• _Problem to solve_:
Return the lines exactly as they stand, from the first of the material through the line containing "const FOLD_TOP = 85;".
***
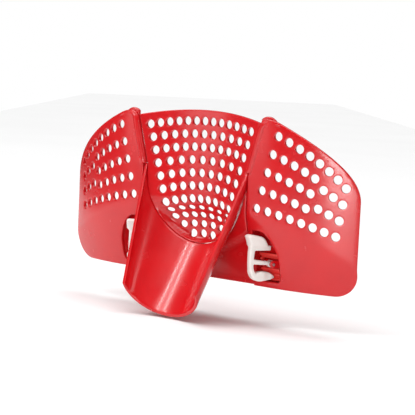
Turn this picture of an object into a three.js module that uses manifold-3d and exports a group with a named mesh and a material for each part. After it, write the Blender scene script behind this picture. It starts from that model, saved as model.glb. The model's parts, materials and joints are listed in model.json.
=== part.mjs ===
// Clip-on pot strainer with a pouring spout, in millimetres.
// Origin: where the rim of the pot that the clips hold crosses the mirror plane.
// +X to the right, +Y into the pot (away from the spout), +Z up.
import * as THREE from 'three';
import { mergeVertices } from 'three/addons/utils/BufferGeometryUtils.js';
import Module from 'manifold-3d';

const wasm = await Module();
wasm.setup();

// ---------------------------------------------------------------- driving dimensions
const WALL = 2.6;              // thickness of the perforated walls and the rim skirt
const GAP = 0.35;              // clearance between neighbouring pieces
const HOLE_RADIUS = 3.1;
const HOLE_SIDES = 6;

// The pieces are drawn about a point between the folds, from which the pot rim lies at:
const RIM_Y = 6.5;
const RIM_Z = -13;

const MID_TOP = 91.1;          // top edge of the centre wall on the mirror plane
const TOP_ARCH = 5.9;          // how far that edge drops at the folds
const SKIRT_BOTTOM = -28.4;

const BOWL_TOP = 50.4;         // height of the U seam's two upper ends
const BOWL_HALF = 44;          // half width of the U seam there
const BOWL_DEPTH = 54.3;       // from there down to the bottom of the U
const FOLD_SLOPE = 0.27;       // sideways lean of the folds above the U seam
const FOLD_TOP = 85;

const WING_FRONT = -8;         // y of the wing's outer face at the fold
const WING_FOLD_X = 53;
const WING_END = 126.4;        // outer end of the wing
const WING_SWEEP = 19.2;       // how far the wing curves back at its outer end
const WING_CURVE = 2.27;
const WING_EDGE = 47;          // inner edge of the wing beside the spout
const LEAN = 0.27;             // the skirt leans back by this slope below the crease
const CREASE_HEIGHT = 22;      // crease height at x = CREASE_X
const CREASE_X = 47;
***
• _Exercise response_:
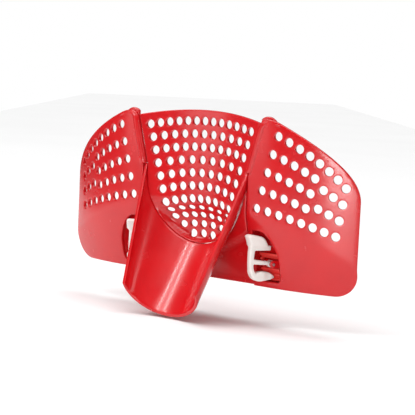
Turn this picture of an object into a three.js module that uses manifold-3d and exports a group with a named mesh and a material for each part. After it, write the Blender scene script behind this picture. It starts from that model, saved as model.glb. The model's parts, materials and joints are listed in model.json.
=== part.mjs ===
// Clip-on pot strainer with a pouring spout, in millimetres.
// Origin: where the rim of the pot that the clips hold crosses the mirror plane.
// +X to the right, +Y into the pot (away from the spout), +Z up.
import * as THREE from 'three';
import { mergeVertices } from 'three/addons/utils/BufferGeometryUtils.js';
import Module from 'manifold-3d';

const wasm = await Module();
wasm.setup();

// ---------------------------------------------------------------- driving dimensions
const WALL = 2.6;              // thickness of the perforated walls and the rim skirt
const GAP = 0.35;              // clearance between neighbouring pieces
const HOLE_RADIUS = 3.1;
const HOLE_SIDES = 6;

// The pieces are drawn about a point between the folds, from which the pot rim lies at:
const RIM_Y = 6.5;
const RIM_Z = -13;

const MID_TOP = 91.1;          // top edge of the centre wall on the mirror plane
const TOP_ARCH = 5.9;          // how far that edge drops at the folds
const SKIRT_BOTTOM = -28.4;

const BOWL_TOP = 50.4;         // height of the U seam's two upper ends
const BOWL_HALF = 44;          // half width of the U seam there
const BOWL_DEPTH = 54.3;       // from there down to the bottom of the U
const FOLD_SLOPE = 0.27;       // sideways lean of the folds above the U seam
const FOLD_TOP = 85;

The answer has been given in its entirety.